Is this satire or just solely based on feelings? The rate of legal immigration hasn't changed significantly since 1990 (35 years ago) when it had a huge spike (during Bush1); it then spiked again during Bush 2.

2 hours ago | parent | next [-]
[deleted]
afpx 2 hours ago | parent | prev [-]

Buddy, the US currently has highest % immigrant that it has ever had, and it's getting really close to the max that a non-authoritarian government can sustain.

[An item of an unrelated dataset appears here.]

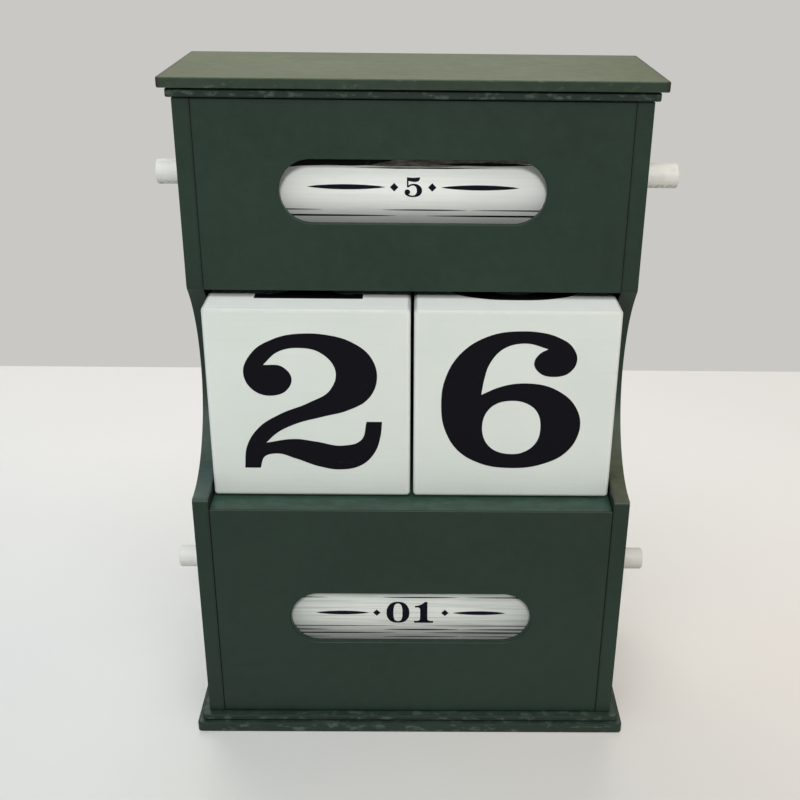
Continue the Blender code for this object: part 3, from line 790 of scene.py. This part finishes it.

For comparison, here are the immigration rates for top 20 most populated countries:

India (0.3%), China (0.1%), United States (15.2%), Indonesia (0.2%), Pakistan (1.7%), Nigeria (0.6%), Brazil (0.7%), Bangladesh (1.7%), Russia (5.3%), Mexico (1.3%), Ethiopia (0.9%), Japan (2.8%), Philippines (0.1%), Egypt (10.0%), Vietnam (0.3%), DR Congo (1.0%), Iran (4.2%), Turkey (8.1%), Germany (19.8%), Thailand (5.0%)

I understand that lots of people want to live here, but we're not just going to crash our country for some extra GDP. You guys can have all the mega global corps.

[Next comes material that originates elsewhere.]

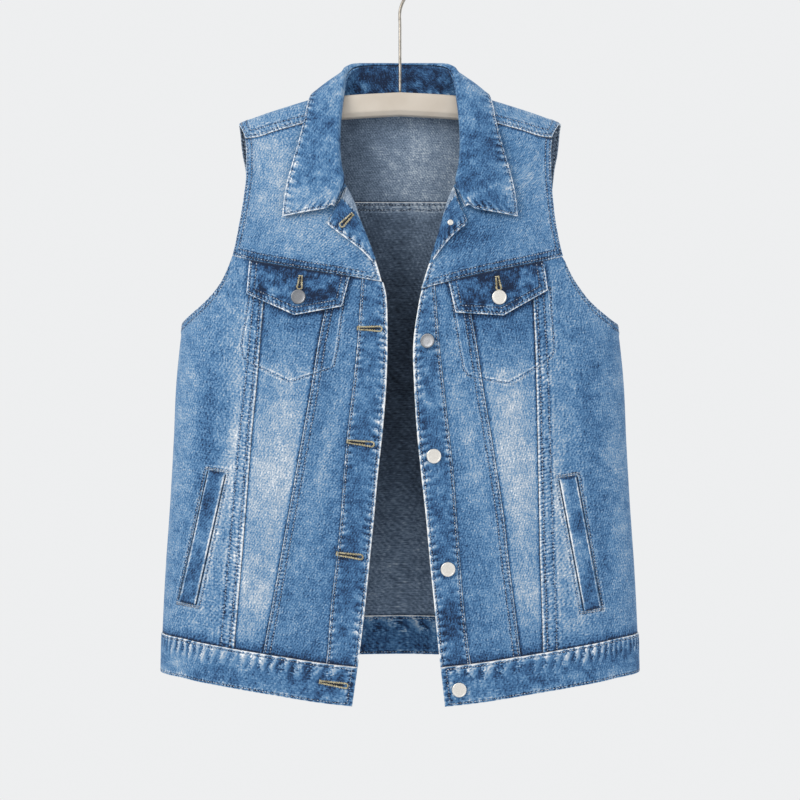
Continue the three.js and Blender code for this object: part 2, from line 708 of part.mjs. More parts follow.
function backPanel() {
  const top = (turn) => {
    const side = Math.sin(turn) > 0 ? SIDES[1] : SIDES[0];
    const reach = turn > Math.PI ? FULL_TURN - turn : turn;
    const edge = armholeTurn(BACK_ARMHOLE, { name: side.name, sign: 1 }, true);
    return Math.max(BACK_YOKE_SEAM, armholeDrop(edge, BACK_YOKE_SEAM)(reach));
  };
  return panel({
    start: () => SIDE_TURN,
    end: () => FULL_TURN - SIDE_TURN,
    top,
    bottom: (turn) => waistSeamAt(Math.min(turn, FULL_TURN - turn)),
    columns: 22,
    rows: 12,
    bands: { topBand: HEM_WIDTH },
  });
}

function backWaistband() {
  const around = (edge) => (turn) => edge(Math.min(turn, FULL_TURN - turn));
  return panel({
    start: () => SIDE_TURN,
    end: () => FULL_TURN - SIDE_TURN,
    top: around(waistSeamAt),
    bottom: around(hemAt),
    columns: 20,
    rows: 2,
    thickness: DOUBLED,
    out: BAND_OUT,
  });
}

// The back yoke: columns across the shoulders, each running from the back seam up to its end.
// The neckline cuts short the columns between the two neck sides.
const NECK_SIDE = 99;
const NECK_SIDE_RUN = -4;
const YOKE_HALF = 181;
const RIDGE_CROWDING = 1.6;   // draws the rows together towards the shoulder line
const NECK_CUT = [
  { x: 0, run: -24.5 },
  { x: 30, run: -24 },
  { x: 60, run: -20.5 },
  { x: 82, run: -14 },
  { x: 93, run: -8 },
];

function backYoke() {
  const shoulderSteps = 7;
  const backRows = 9;
  const frontRows = 6;
  const distances = [];
  for (let n = 0; n <= shoulderSteps; n += 1) distances.push(mix(YOKE_HALF, NECK_SIDE, n / shoulderSteps));
  distances.push(93, 82, 62, 40, 20);
  const seamRun = (x) => runTo(x, read(SHOULDER_SEAM, 'x', 'drop', x)) - SEAM_GAP / 2;
  const columnAt = (distance, sign) => {
    const side = sign > 0 ? 'left' : 'right';
    const onShoulder = distance >= NECK_SIDE;
    const bottom = -runTo(distance, BACK_YOKE_SEAM) + SEAM_GAP / 2;
    const ridge = onShoulder ? NECK_SIDE_RUN : read(NECK_CUT, 'x', 'run', distance);
    const end = seamRun(distance);
    const fell = end - FELL_WIDTH;
    const runs = [];
    for (let n = backRows; n >= 0; n -= 1) runs.push(mix(ridge, bottom, (n / backRows) ** RIDGE_CROWDING));
    const steps = frontRows - 2;
    for (let n = 1; n <= steps; n += 1) runs.push(mix(ridge, fell - BAND_FOOT, n / steps));
    runs.push(fell, end);
    return runs.map((run, row) => {
      if (!onShoulder && row > backRows) return null;
      const drop = Math.max(-overShoulder(distance, run).z, BACK_ARMHOLE[0].drop);
      const edge = read(run > 0 ? ARMHOLE : BACK_ARMHOLE, 'drop', side, drop);
      const spread = Math.max(distance - NECK_SIDE, 0) / (YOKE_HALF - NECK_SIDE);
      const x = sign * (distance + spread * (edge - YOKE_HALF));
      const raised = distance === YOKE_HALF || run >= fell;
      return {
        point: overShoulder(x, run),
        normal: outward(overShoulder, x, run, 1, 1),
        rise: raised ? FELL_RISE : 0,
      };
    });
  };
  const grid = distances.map((distance) => columnAt(distance, RIGHT));
  grid.push(columnAt(0, LEFT));
  grid.push(...distances.reverse().map((distance) => columnAt(distance, LEFT)));
  return wall(grid, CLOTH);
}

// The collar: columns from the right front end round the neck to the left one

function aroundNeck(table, inner, outer, { columns, rows, bulge }) {
  const line = (key) => {
    const along = (sign) => table.map((row) => {
      return new THREE.Vector3(sign * row[`${key}X`], -row[`${key}Ahead`], -row[`${key}Drop`]);
    });
    return new THREE.CatmullRomCurve3([...along(LEFT), ...along(RIGHT).reverse().slice(1)]);
  };
  const from = line(inner);
  const to = line(outer);
  const place = (u, v) => {
    const at = THREE.MathUtils.clamp(u, 0, 1);
    return from.getPoint(at).lerp(to.getPoint(at), v);
  };
  const grid = [];
  for (let i = 0; i <= columns; i += 1) {
    const column = [];
    for (let j = 0; j <= rows; j += 1) {
      const u = i / columns;
      const v = j / rows;
      const normal = outward(place, u, v, 0.5 / columns, 0.05);
      const point = place(u, v).addScaledVector(normal, bulge * Math.sin(Math.PI * v));
      column.push({ point, normal });
    }
    grid.push(column);
  }
  return grid;
}

const LEAF = { columns: 36, rows: 5, bulge: 2.5 };
const BAND = { columns: 32, rows: 3, bulge: 0 };
const collarLeaf = () => wall(aroundNeck(COLLAR, 'roll', 'edge', LEAF), DOUBLED);
const collarStand = () => wall(aroundNeck(STAND, 'top', 'neck', BAND), DOUBLED);

// Buttons: a domed cap with a rim on a short shank, its foot on the cloth

const CAP_PROFILE = [
  { r: 0, h: 0 },
  { r: 3, h: 0 },
  { r: 3, h: 1.2 },
  { r: BUTTON_RADIUS - 0.6, h: 1.2 },
  { r: BUTTON_RADIUS, h: 2 },
  { r: BUTTON_RADIUS - 0.7, h: 3.1 },
  { r: BUTTON_RADIUS - 2, h: 3.3 },
  { r: 0, h: 3.1 },
];
const TACK_PROFILE = [
  { r: 0, h: 0 },
  { r: 3.4, h: 0 },
  { r: 3, h: 0.9 },
  { r: 0, h: 1.3 },
];

function lathe(profile) {
  const points = profile.map(({ r, h }) => new THREE.Vector2(r, h));
  return new THREE.LatheGeometry(points, 16);
}

function seated(geometry, x, drop, out) {
  const { point, normal } = frontPoint(x, drop, out);
  const turned = new THREE.Quaternion().setFromUnitVectors(new THREE.Vector3(0, 1, 0), normal);
  return geometry.applyQuaternion(turned).translate(point.x, point.y, point.z);
}

// The hanger

function ringSolid(rings) {
  const count = rings[0].length;
  const positions = rings.flat().flatMap((p) => p.toArray());
  const index = [];
  for (let i = 0; i < rings.length - 1; i += 1) {
    for (let j = 0; j < count; j += 1) {
      const next = (j + 1) % count;
      const a = i * count + j;
      const b = i * count + next;
      index.push(a, b, b + count, a, b + count, a + count);
    }
  }
  for (let j = 1; j < count - 1; j += 1) {
    index.push(0, j + 1, j);
    const end = (rings.length - 1) * count;
    index.push(end, end + j, end + j + 1);
  }
  const geometry = new THREE.BufferGeometry();
  geometry.setAttribute('position', new THREE.Float32BufferAttribute(positions, 3));
  geometry.setIndex(index);
  return geometry;
}

const BAR_ROUNDING = 0.8;      // 1 is an ellipse, 0 a rectangle

function hangerBar() {
  const reach = BAR[BAR.length - 1].x;
  const steps = 20;
  const sides = 14;
  const rings = [];
  for (let i = 0; i <= steps; i += 1) {
    const x = mix(-reach, reach, i / steps);
    const top = read(BAR, 'x', 'top', Math.abs(x));
    const height = read(BAR, 'x', 'height', Math.abs(x));
    const depth = read(BAR, 'x', 'depth', Math.abs(x));
    const ring = [];
    for (let j = 0; j < sides; j += 1) {
      const angle = (j / sides) * FULL_TURN;
      const soft = (value) => Math.sign(value) * Math.abs(value) ** BAR_ROUNDING;
      const z = -top - height / 2 + soft(Math.sin(angle)) * height / 2;
      ring.push(new THREE.Vector3(x, soft(Math.cos(angle)) * depth, z));
    }
    rings.push(ring);
  }
  return ringSolid(rings);
}

const STEM_MIDDLE = 100;       // drops of the hook's straight stem and of its bend
const STEM_TOP = 58;
const BEND = { x: 4, drop: 46 };

function hangerHook() {
  const centre = -(HOOK_RADIUS - HOOK_WIRE);
  const foot = -(BAR[0].top - SEAM_GAP);
  const arc = (degrees) => new THREE.Vector3(
    HOOK_RADIUS * Math.cos(rad(degrees)), 0, centre + HOOK_RADIUS * Math.sin(rad(degrees)));
  const points = [new THREE.Vector3(0, 0, foot), new THREE.Vector3(0, 0, -STEM_MIDDLE)];
  points.push(new THREE.Vector3(0, 0, -STEM_TOP), new THREE.Vector3(BEND.x, 0, -BEND.drop));
  for (let degrees = -45; degrees <= 195; degrees += 20) points.push(arc(degrees));
  const path = new THREE.CatmullRomCurve3(points, false, 'centripetal');
  const section = new THREE.Shape();
  section.absarc(0, 0, HOOK_WIRE, 0, FULL_TURN);
  return new THREE.ExtrudeGeometry(section, {
    steps: 44, bevelEnabled: false, extrudePath: path, curveSegments: 4,
  });
}

// Materials

const denim = new THREE.MeshStandardMaterial({ color: 0x6f93bd, roughness: 0.92, metalness: 0 });
const darkDenim = new THREE.MeshStandardMaterial({ color: 0x3d659c, roughness: 0.92, metalness: 0 });
const silver = new THREE.MeshStandardMaterial({ color: 0xc9cacb, roughness: 0.35, metalness: 1 });
const wood = new THREE.MeshStandardMaterial({ color: 0xe3d8cc, roughness: 0.5, metalness: 0 });

const vest = new THREE.Group();

function add(name, geometry, material) {
  geometry.deleteAttribute('uv');
  geometry.deleteAttribute('normal');
  const mesh = new THREE.Mesh(mergeVertices(geometry, 1e-4), material);
  mesh.name = name;
  vest.add(mesh);
}

add('back_yoke', backYoke(), denim);
add('back_panel', backPanel(), denim);
add('waistband_back', backWaistband(), darkDenim);
add('collar_stand', collarStand(), denim);
add('collar_leaf', collarLeaf(), darkDenim);
for (const side of SIDES) {
  add(`front_yoke_${side.name}`, frontYoke(side), denim);
  add(`side_panel_${side.name}`, sidePanel(side), denim);
  add(`taper_panel_${side.name}`, taperPanel(side), denim);
  add(`front_panel_${side.name}`, frontPanel(side), denim);
  add(`placket_${side.name}`, placket(side), darkDenim);
  add(`waistband_${side.name}`, frontWaistband(side), darkDenim);
  add(`lapel_${side.name}`, lapel(side), darkDenim);
  add(`pocket_flap_${side.name}`, pocketFlap(side), darkDenim);
  add(`hand_welt_${side.name}`, handWelt(side), darkDenim);
  const { x, drop } = FLAP_BUTTONS[side.name];
  const flapFace = mix(FLAP_OUT.top, FLAP_OUT.bottom, 0.7) + FLAP_THICK / 2 + 2 * SEAM_GAP;
  add(`flap_button_${side.name}`, seated(lathe(CAP_PROFILE), side.sign * x, drop, flapFace), silver);
}
for (const { name, x, drop } of PLACKET_BUTTONS) {
  const face = BAND_OUT + DOUBLED / 2 + SEAM_GAP;
  add(name, seated(lathe(CAP_PROFILE), LEFT * x, drop, face), silver);
}
add('lapel_tack', seated(
  lathe(TACK_PROFILE), LAPEL_BUTTON.x, LAPEL_BUTTON.drop, LAPEL_OUT + CAP_LIFT + DOUBLED / 2), silver);
add('hanger_bar', hangerBar(), wood);
add('hanger_hook', hangerHook(), silver);

export default vest;
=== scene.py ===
"""A denim vest on a plain wooden hanger: the cloth, its seams and stitches, the buttons and the hanger."""

import math

import bmesh
import bpy
import numpy as np
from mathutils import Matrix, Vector
from mathutils.bvhtree import BVHTree


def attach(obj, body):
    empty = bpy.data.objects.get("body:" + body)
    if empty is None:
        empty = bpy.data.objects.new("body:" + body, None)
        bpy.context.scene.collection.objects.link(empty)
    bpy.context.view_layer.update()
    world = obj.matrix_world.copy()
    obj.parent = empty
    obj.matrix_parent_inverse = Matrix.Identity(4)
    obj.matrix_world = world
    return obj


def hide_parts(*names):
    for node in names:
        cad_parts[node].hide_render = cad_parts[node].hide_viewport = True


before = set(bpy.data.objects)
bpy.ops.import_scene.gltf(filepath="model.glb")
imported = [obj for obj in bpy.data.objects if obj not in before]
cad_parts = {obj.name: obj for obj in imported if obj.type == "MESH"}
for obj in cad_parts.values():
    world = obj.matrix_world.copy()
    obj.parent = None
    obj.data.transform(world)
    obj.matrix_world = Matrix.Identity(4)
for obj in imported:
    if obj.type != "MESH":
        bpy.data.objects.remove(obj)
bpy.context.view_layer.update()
MM = 0.001

# Sizes of the cloth, in millimetres. A drop is a distance down from the hook's seat.
CLOTH = 1.4
DOUBLED = 2.6
SEAM_GAP = 0.3
FELL_WIDTH = 11.6
FELL_RISE = 0.8
HEM_WIDTH = 11.2
WAISTBAND = 46.0
SHOULDER_RADIUS = 14.0
ROUNDING = 2.6
SIDE_TURN = math.radians(100)
BAND_OUT = (DOUBLED - CLOTH) / 2
RIGHT, LEFT = -1, 1
SIDES = (("right", RIGHT), ("left", LEFT))
FULL_TURN = 2 * math.pi


def table(names, *rows):
    """A table of sizes: one array for each named column."""
    return {name: np.array(column, float) for name, column in zip(names.split(), zip(*rows))}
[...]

delecti an hour ago | parent [-]

Okay, so you aren't actually talking about the immigration rate, you're talking about the percent of people who are immigrants. That has nothing to do with the "pace of the last 10 years", it comes down to the pace of the last 50 years, coupled with the selection of people you happen to see around you. And taking a break for 20 years will still leave all of those foreign-born people here, unless that was (too subtly for me) suggesting the immigrants already here leave.

And who's to say that a country can't sustain a high foreign-born population without authoritarianism? Germany's is even higher, and the US maintained a comparable level for 70 years in the 1800s. That seems like a wild claim.